▸ **PROBLEM TO SOLVE**: Reproduce the material exactly, omitting nothing.

▸ **DATA**:
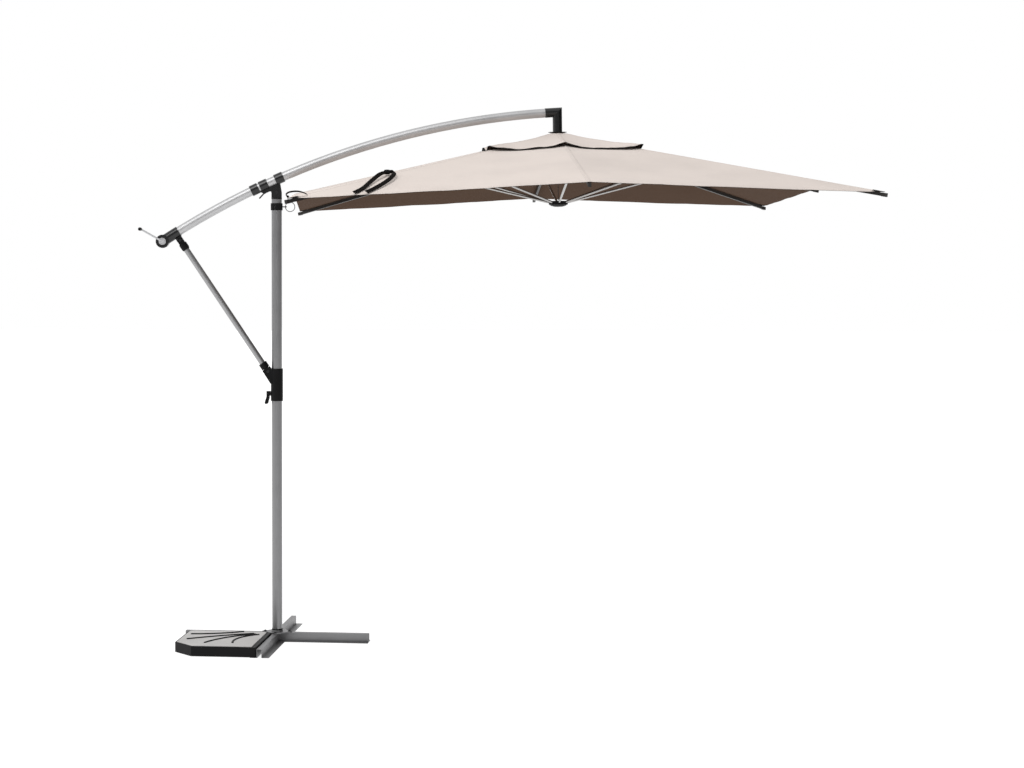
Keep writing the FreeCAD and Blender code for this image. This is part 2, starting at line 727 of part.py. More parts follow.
def stop_collar():
    """The collar on the arm that stops it in the cradle."""
    return bent_pipe("stop_collar", RING_RADIUS, f"{ARM_RADIUS} + 0.02", *COLLAR)


CRANK = arm_point(size("crank_along"))
HOUSE_HALF = size("crank_house_width") / 2


def crank_housing():
    """The round housing of the winch, its sleeve on the arm and the lug for the strut's fork."""
    drum_case = rod("house_round", "Sizes.crank_house_diameter / 2", "Sizes.crank_house_width",
                    at(CRANK.x, -HOUSE_HALF, CRANK.z, ALONG_Y))
    sleeve = bent_rod("house_sleeve", "25", size("crank_along") + 18, -519)
    lug = block("house_lug", "30", "19.4", "22", BRACE.multiply(at(0, 0, BRACE_LENGTH)))
    lug_round = rod("house_lug_round", "13.8", "19.4", BRACE.multiply(at(0, -9.7, BRACE_LENGTH, ALONG_Y)))
    solid = joined("house_solid", drum_case, sleeve, lug, lug_round)
    seat = bent_rod("house_seat", f"{ARM_RADIUS} + 0.02", size("arm_back") - 0.3, -500)
    throat = bent_rod("house_throat", "8", -600, -540)
    chamber = rod("house_chamber", "25", "38", at(CRANK.x, -19, CRANK.z, ALONG_Y))
    axle = rod("house_axle_bore", "6.06", "20", at(CRANK.x, -30, CRANK.z, ALONG_Y))
    slack = rod("house_slack_bore", "8", "60", BRACE.multiply(at(0, -30, BRACE_LENGTH, ALONG_Y)))
    return less("crank_housing", solid, seat, throat, chamber, axle, slack)


def crank_drum():
    """The winch drum and its axle, which comes out of the housing's near side."""
    core = rod("drum_core", "15", "34", at(CRANK.x, -17, CRANK.z, ALONG_Y))
    flanges = [rod(f"drum_flange_{index}", "22", "3", at(CRANK.x, y, CRANK.z, ALONG_Y))
               for index, y in enumerate((-18.4, 15.4))]
    axle = rod("drum_axle", "6", "16", at(CRANK.x, -31, CRANK.z, ALONG_Y))
    return joined("crank_drum", core, axle, *flanges)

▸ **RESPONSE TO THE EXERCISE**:
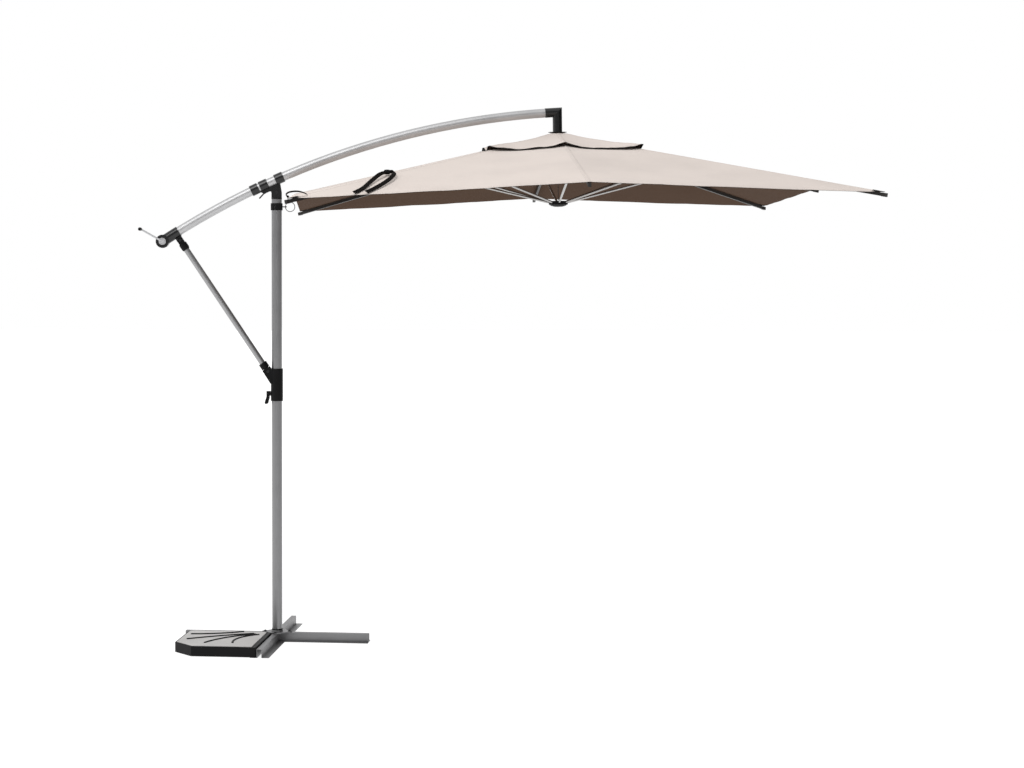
Keep writing the FreeCAD and Blender code for this image. This is part 2, starting at line 727 of part.py. More parts follow.
def stop_collar():
    """The collar on the arm that stops it in the cradle."""
    return bent_pipe("stop_collar", RING_RADIUS, f"{ARM_RADIUS} + 0.02", *COLLAR)


CRANK = arm_point(size("crank_along"))
HOUSE_HALF = size("crank_house_width") / 2


def crank_housing():
    """The round housing of the winch, its sleeve on the arm and the lug for the strut's fork."""
    drum_case = rod("house_round", "Sizes.crank_house_diameter / 2", "Sizes.crank_house_width",
                    at(CRANK.x, -HOUSE_HALF, CRANK.z, ALONG_Y))
    sleeve = bent_rod("house_sleeve", "25", size("crank_along") + 18, -519)
    lug = block("house_lug", "30", "19.4", "22", BRACE.multiply(at(0, 0, BRACE_LENGTH)))
    lug_round = rod("house_lug_round", "13.8", "19.4", BRACE.multiply(at(0, -9.7, BRACE_LENGTH, ALONG_Y)))
    solid = joined("house_solid", drum_case, sleeve, lug, lug_round)
    seat = bent_rod("house_seat", f"{ARM_RADIUS} + 0.02", size("arm_back") - 0.3, -500)
    throat = bent_rod("house_throat", "8", -600, -540)
    chamber = rod("house_chamber", "25", "38", at(CRANK.x, -19, CRANK.z, ALONG_Y))
    axle = rod("house_axle_bore", "6.06", "20", at(CRANK.x, -30, CRANK.z, ALONG_Y))
    slack = rod("house_slack_bore", "8", "60", BRACE.multiply(at(0, -30, BRACE_LENGTH, ALONG_Y)))
    return less("crank_housing", solid, seat, throat, chamber, axle, slack)


def crank_drum():
    """The winch drum and its axle, which comes out of the housing's near side."""
    core = rod("drum_core", "15", "34", at(CRANK.x, -17, CRANK.z, ALONG_Y))
    flanges = [rod(f"drum_flange_{index}", "22", "3", at(CRANK.x, y, CRANK.z, ALONG_Y))
               for index, y in enumerate((-18.4, 15.4))]
    axle = rod("drum_axle", "6", "16", at(CRANK.x, -31, CRANK.z, ALONG_Y))
    return joined("crank_drum", core, axle, *flanges)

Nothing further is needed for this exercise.